One of the most important factors in the success of “X5 Retail Group” during the past 2 years is efficient rebranding: in late 2013 the group announced the rebranding of “Pyaterochka (Five)” stores – it was planned to change the appearance of the retail outlets as well as the product range and approach to customers, and to update the logo. Later other stores by “X5 Retail Group” were updated – “Perekrestok (Crossroads)” and “Karusel (Carousel)”.
In July 2016, “Magnit” retail chain opened convenience stores in a new format – according to the CEO of the chain Sergey Galitsky, ‘annual modernization of 400-500 outlets of the convenience store chain’ is planned by the company for the next 4 years.
On November 16, 2016, “Dixi” Group announced its intention to renew its convenience store format following its two largest competitors. “Dixi” is planning to change its design, zoning and display of goods. Just like its competitors, “Dixi” is planning to move fresh and perishable goods closer to the entrance; in addition a flower aisle will be tested, and other improvements will be made. The new format is expected to be tested in 30% of the stores, and the final decision on switching to the new format is to be made in September 2017.

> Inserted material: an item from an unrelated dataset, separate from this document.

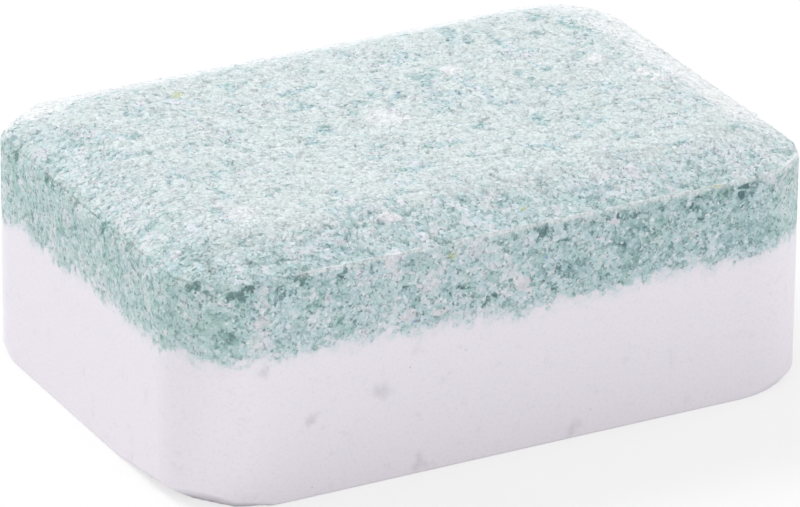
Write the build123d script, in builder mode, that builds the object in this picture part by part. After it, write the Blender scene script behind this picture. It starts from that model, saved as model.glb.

Despite all the difficulties that large FMCG network retail faces, companies’ financial results appear to be stable: the average revenue growth rate of the top 10 FMCG retailers in 2015 amounted to 20% – figures for 2016 are expected to be lower than that, but still higher than the growth rates of food retail as a whole. The normalization of the economic situation in 2017–2018 should lead to a resumption of real growth in retail trade and further development of all FMCG retail segments. The growing role of network players in the market is an objective process of consolidation of food product retail trade, if the development of retail trade in Russia is regarded according to the Western scenario. At the same time the market offers a place for other players such as specialized regional and local networks, and non-network participants. Traditional forms of trading, such as markets and fairs, also continue to exist and are even getting a new life, in particular in large cities.